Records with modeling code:
□ □ □ □ □ □ □
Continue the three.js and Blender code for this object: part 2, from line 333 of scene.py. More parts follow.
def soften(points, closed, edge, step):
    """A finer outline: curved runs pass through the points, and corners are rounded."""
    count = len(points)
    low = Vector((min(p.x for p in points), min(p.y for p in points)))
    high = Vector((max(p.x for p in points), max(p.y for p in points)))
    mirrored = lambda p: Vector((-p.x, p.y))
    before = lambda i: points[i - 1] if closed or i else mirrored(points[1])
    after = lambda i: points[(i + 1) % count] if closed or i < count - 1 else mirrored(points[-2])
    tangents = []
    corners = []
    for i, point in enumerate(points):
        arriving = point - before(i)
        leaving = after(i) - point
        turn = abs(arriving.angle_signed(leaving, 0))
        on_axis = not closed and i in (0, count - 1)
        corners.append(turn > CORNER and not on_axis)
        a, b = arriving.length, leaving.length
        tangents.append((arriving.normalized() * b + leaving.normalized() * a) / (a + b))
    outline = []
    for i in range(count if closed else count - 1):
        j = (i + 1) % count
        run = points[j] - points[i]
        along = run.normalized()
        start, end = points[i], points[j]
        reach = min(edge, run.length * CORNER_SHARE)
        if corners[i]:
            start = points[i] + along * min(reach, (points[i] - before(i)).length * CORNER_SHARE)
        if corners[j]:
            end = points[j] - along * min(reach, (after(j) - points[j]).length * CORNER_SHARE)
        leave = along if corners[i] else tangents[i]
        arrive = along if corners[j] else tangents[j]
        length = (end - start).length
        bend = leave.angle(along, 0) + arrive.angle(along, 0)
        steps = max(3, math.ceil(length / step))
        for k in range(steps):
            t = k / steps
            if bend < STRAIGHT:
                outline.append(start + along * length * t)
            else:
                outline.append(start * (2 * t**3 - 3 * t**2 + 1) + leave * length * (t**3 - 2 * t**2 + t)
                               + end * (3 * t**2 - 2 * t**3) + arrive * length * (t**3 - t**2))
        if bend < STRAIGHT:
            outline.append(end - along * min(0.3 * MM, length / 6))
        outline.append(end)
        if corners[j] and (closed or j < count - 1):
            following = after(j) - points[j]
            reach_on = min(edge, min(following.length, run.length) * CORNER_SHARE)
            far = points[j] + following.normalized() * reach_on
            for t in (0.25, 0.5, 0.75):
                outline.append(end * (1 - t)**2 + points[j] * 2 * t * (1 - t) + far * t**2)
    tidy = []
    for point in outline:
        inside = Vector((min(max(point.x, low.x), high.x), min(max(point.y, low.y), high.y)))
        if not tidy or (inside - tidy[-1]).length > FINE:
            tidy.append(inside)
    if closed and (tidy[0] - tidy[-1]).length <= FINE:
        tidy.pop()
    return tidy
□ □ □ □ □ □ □
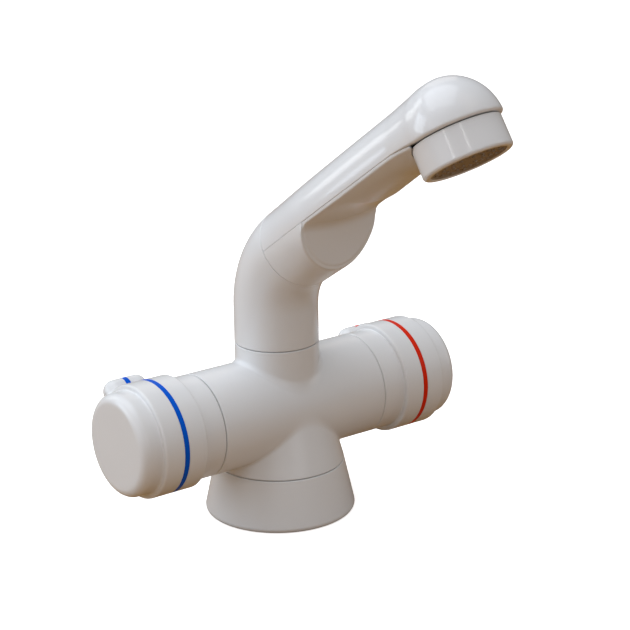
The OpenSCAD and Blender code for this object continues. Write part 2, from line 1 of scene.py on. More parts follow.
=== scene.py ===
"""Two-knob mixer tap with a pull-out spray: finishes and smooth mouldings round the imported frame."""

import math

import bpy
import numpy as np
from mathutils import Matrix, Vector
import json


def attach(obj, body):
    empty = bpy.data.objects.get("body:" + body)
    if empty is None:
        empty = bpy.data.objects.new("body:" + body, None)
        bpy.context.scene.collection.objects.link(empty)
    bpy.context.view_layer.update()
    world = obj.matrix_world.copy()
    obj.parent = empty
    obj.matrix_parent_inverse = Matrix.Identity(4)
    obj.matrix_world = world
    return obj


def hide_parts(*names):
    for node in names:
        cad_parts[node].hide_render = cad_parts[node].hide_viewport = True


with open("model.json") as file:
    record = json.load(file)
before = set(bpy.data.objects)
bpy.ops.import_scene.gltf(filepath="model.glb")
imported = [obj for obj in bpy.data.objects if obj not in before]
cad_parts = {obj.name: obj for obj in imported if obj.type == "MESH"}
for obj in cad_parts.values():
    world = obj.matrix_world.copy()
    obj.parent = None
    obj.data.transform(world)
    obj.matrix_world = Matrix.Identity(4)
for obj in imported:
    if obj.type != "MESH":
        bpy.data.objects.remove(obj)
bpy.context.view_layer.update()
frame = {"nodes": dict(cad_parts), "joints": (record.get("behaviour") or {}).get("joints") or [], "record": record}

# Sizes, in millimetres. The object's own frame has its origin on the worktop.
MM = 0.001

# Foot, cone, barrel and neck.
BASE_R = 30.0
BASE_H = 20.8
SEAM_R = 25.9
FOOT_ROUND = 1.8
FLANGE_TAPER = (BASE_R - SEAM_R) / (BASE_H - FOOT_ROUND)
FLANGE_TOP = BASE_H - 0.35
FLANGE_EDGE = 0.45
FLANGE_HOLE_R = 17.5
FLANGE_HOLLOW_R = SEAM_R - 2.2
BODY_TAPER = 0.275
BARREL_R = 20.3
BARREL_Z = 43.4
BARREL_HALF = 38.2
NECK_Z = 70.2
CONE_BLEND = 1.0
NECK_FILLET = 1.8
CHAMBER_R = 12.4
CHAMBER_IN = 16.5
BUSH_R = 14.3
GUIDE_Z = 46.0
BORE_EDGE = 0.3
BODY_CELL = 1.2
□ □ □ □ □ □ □
What you need to do
Tell how many lines of the material above hold "Identity", answering with a bare number.

Correct output
2